JACEK GANCARZ/COURTESY NORTON MUSEUM OF ART

Hope Alswang will step down next year from her position as the executive director and CEO of the Norton Museum of Art in West Palm Beach, Florida. Alswang, who has been the Norton’s director for the past nine years, will leave the museum in March, a few weeks after it unveils its new 59,000-square-foot expansion in mid-February.

In a statement, Alswang said, “The founder of this institution, Ralph Norton, gave the Museum a simple but powerful mission: to share and celebrate great works of art with the public. During my time here, in collaboration with a remarkably dedicated board of trustees and brilliantly talented staff, I’ve tried to interpret the meaning of that mission. Which works do we designate as great art?
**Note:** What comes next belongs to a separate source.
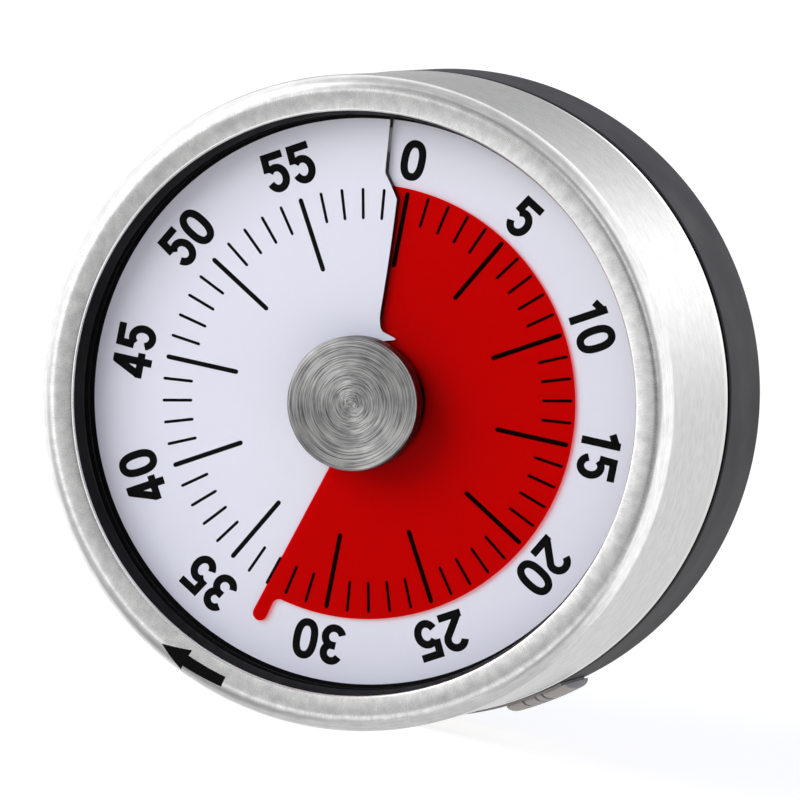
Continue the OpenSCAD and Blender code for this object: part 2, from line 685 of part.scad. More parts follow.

What are the ways in which we can share and celebrate them? Who do we mean, when we speak of the public? The answers we formulated together have now taken tangible form in our new wing.”

Since Alswang began in her current position, in 2010, she has helped the museum raise $100 million, which it has put toward a plan called the “New Norton.” That initiative involves adding 35 percent more gallery space to the museum, as well as a new auditorium and dining area. A $16 million gift to the museum from the Kenneth C. Griffin Charitable Fund was announced last month. This spring, the museum received a donation of more than 100 works from the collection of Howard and Judie Ganek.

At the Norton, Alswang also launched various initiatives to diversify the museum’s holdings. Among them is “Recognition of Art by Women,” an ongoing series of exhibitions dedicated to female artists working in painting and sculpture. Also begun during her tenure was the Rudin Prize, which is given biennially to an emerging photographer who has never had a museum show. Prior to working at the Norton, Alswang had been the director of the Rhode Island School of Design Museum of Art.

Harry Howell, the chair of the Norton’s board of trustees, said in a statement that Alswang “had an electrifying effect” on the institution, adding that he and the other board members have begun their search for the Norton’s next director.